§ Provided material
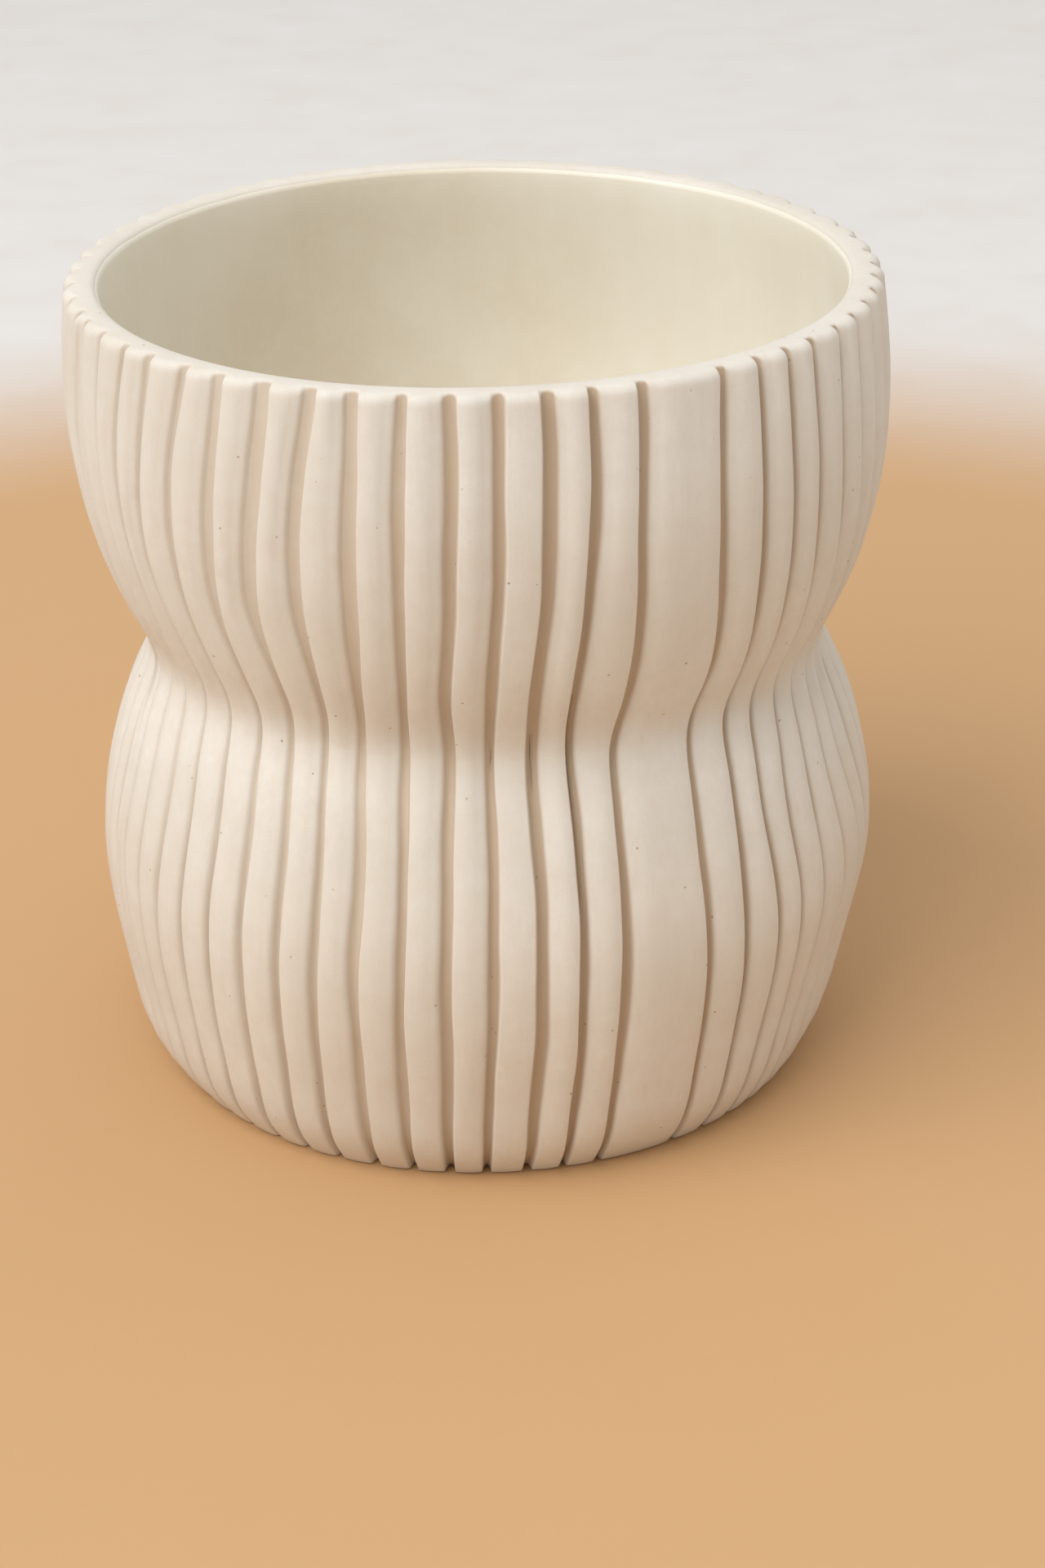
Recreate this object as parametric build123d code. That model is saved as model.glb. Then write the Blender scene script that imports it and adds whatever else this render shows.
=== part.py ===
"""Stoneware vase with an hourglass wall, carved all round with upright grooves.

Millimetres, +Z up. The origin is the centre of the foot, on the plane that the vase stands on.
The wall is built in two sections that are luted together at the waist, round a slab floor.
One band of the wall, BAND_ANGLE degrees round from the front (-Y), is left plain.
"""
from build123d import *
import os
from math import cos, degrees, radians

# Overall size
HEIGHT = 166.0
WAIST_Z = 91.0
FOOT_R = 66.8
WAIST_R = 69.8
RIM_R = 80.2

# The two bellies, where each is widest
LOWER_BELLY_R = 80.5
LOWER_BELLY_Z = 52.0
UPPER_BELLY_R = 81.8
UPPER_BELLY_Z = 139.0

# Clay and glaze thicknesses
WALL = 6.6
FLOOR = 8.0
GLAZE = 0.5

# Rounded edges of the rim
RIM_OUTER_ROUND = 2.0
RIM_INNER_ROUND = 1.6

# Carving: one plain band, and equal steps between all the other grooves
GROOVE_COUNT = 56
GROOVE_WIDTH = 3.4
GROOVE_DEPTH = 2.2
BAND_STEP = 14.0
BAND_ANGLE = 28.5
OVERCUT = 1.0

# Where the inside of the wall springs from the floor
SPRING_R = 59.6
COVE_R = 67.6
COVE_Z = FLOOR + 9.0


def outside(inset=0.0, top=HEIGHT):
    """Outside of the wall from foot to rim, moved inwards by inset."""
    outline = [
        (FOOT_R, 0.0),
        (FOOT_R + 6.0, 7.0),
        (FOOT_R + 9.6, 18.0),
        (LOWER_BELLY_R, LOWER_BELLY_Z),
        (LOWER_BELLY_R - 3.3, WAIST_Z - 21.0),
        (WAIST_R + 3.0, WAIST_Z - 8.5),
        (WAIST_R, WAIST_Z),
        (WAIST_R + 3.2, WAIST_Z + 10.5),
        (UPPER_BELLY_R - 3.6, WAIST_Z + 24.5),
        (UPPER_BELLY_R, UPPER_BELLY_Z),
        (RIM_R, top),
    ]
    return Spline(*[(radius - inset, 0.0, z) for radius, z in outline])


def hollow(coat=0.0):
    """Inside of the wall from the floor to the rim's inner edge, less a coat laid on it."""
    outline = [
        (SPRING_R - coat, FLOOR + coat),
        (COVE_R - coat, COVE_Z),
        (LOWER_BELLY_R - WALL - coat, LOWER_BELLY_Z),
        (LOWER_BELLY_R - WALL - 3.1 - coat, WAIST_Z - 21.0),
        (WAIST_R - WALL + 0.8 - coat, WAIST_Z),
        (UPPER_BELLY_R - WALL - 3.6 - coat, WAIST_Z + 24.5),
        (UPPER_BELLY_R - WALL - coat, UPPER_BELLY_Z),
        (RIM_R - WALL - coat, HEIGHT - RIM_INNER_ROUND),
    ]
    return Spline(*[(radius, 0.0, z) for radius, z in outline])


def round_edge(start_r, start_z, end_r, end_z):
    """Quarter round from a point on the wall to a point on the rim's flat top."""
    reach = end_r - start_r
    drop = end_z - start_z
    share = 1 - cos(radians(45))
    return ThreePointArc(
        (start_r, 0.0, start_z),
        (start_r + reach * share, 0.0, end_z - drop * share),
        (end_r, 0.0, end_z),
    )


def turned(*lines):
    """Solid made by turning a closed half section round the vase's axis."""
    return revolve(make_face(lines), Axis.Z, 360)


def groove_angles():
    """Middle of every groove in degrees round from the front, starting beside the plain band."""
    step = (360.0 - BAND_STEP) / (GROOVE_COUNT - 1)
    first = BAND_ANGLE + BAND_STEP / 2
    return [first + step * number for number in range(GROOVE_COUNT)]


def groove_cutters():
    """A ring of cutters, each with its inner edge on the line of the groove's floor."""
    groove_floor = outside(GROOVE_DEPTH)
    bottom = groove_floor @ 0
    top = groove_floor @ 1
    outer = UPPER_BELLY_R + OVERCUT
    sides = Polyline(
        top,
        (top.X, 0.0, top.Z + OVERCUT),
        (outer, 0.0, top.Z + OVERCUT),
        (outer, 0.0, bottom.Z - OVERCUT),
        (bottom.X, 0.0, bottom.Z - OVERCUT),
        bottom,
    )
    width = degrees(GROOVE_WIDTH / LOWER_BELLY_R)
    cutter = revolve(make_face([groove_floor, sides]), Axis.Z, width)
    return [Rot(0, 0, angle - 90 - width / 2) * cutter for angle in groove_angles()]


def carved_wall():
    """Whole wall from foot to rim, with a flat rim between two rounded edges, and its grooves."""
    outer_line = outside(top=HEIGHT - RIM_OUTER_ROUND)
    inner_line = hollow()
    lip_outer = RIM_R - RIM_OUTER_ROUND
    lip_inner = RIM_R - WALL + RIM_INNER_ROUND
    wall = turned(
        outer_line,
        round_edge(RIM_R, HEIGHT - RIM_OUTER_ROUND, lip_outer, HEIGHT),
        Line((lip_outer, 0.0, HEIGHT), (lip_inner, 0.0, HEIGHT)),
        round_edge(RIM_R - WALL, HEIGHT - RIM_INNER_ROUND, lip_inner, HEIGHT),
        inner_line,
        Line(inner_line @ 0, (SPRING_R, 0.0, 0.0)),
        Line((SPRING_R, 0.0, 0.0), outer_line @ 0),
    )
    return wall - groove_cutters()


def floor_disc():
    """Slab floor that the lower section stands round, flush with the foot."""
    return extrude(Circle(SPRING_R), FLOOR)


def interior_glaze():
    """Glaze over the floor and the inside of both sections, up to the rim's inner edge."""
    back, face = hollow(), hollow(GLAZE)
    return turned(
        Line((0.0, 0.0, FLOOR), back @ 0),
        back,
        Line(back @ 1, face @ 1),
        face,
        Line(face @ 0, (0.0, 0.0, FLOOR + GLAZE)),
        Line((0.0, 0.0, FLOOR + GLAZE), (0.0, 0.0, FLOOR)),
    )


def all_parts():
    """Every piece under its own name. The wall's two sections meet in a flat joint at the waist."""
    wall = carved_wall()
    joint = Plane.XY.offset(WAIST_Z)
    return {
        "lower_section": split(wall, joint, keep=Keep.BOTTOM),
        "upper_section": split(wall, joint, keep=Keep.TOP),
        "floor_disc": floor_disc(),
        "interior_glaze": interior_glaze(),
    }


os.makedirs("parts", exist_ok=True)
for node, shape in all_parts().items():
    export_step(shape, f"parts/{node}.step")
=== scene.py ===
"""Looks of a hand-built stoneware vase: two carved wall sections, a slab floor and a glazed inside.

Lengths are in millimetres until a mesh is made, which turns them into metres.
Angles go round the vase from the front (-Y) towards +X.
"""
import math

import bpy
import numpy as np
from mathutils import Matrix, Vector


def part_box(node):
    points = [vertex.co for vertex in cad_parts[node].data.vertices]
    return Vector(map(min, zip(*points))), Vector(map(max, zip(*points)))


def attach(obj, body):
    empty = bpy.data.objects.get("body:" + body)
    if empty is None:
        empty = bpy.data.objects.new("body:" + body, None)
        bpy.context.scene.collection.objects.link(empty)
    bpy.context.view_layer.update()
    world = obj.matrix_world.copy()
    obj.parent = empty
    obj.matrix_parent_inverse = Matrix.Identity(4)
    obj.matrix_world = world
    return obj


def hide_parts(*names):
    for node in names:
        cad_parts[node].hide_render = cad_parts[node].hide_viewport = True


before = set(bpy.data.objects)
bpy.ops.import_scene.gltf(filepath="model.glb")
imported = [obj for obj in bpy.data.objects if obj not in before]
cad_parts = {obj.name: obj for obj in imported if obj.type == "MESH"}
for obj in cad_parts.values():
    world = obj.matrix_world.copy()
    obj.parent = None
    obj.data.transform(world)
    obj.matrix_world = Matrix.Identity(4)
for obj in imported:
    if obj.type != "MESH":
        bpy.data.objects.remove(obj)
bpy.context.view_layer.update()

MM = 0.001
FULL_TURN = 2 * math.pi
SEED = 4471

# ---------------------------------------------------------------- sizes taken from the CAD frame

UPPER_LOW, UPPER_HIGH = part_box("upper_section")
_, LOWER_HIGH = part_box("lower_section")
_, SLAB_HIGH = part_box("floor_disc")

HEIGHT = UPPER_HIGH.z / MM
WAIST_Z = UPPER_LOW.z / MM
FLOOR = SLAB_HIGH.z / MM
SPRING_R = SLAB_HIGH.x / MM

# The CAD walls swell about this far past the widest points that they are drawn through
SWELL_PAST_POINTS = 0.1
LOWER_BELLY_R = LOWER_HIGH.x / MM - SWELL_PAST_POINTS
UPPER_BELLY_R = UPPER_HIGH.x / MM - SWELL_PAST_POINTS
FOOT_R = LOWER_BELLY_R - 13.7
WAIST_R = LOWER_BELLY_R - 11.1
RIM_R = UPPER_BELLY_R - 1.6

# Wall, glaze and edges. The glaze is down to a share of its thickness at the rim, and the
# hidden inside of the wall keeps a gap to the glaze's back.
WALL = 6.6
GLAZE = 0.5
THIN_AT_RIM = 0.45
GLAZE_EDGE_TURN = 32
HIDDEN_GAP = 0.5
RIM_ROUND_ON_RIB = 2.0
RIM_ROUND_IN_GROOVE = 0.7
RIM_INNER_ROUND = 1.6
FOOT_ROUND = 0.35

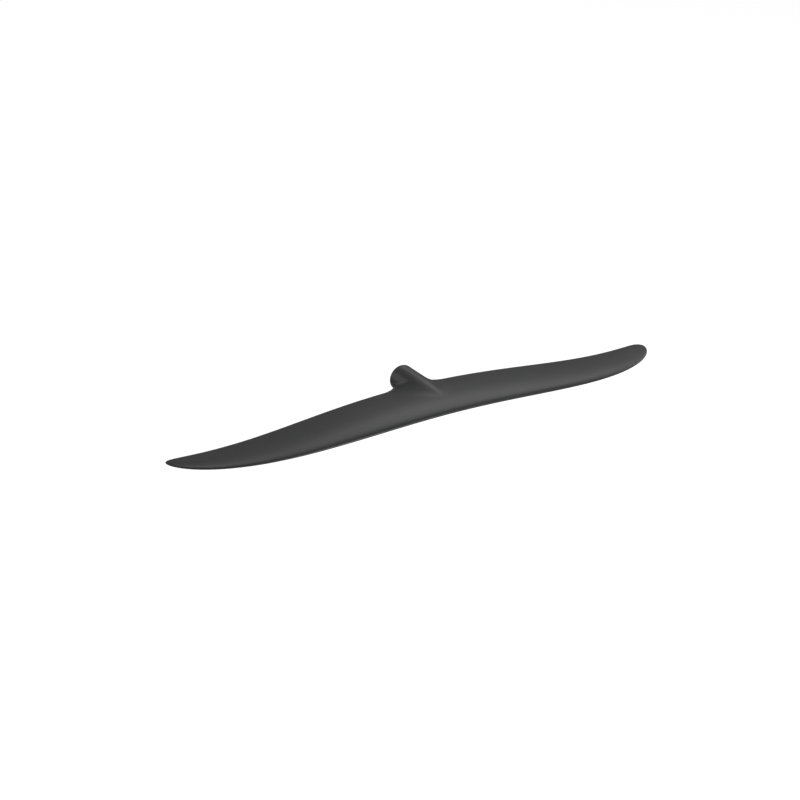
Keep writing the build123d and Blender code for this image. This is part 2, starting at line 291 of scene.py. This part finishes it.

§ Given exercise
Print the lines from the line with "wall = carved_wall()" to the line with "zip(*points))), Vector(map(max, zip(*points)))" exactly, and print nothing else. Both of those lines are included.

§ Response
    wall = carved_wall()
    joint = Plane.XY.offset(WAIST_Z)
    return {
        "lower_section": split(wall, joint, keep=Keep.BOTTOM),
        "upper_section": split(wall, joint, keep=Keep.TOP),
        "floor_disc": floor_disc(),
        "interior_glaze": interior_glaze(),
    }


os.makedirs("parts", exist_ok=True)
for node, shape in all_parts().items():
    export_step(shape, f"parts/{node}.step")
=== scene.py ===
"""Looks of a hand-built stoneware vase: two carved wall sections, a slab floor and a glazed inside.

Lengths are in millimetres until a mesh is made, which turns them into metres.
Angles go round the vase from the front (-Y) towards +X.
"""
import math

import bpy
import numpy as np
from mathutils import Matrix, Vector


def part_box(node):
    points = [vertex.co for vertex in cad_parts[node].data.vertices]
    return Vector(map(min, zip(*points))), Vector(map(max, zip(*points)))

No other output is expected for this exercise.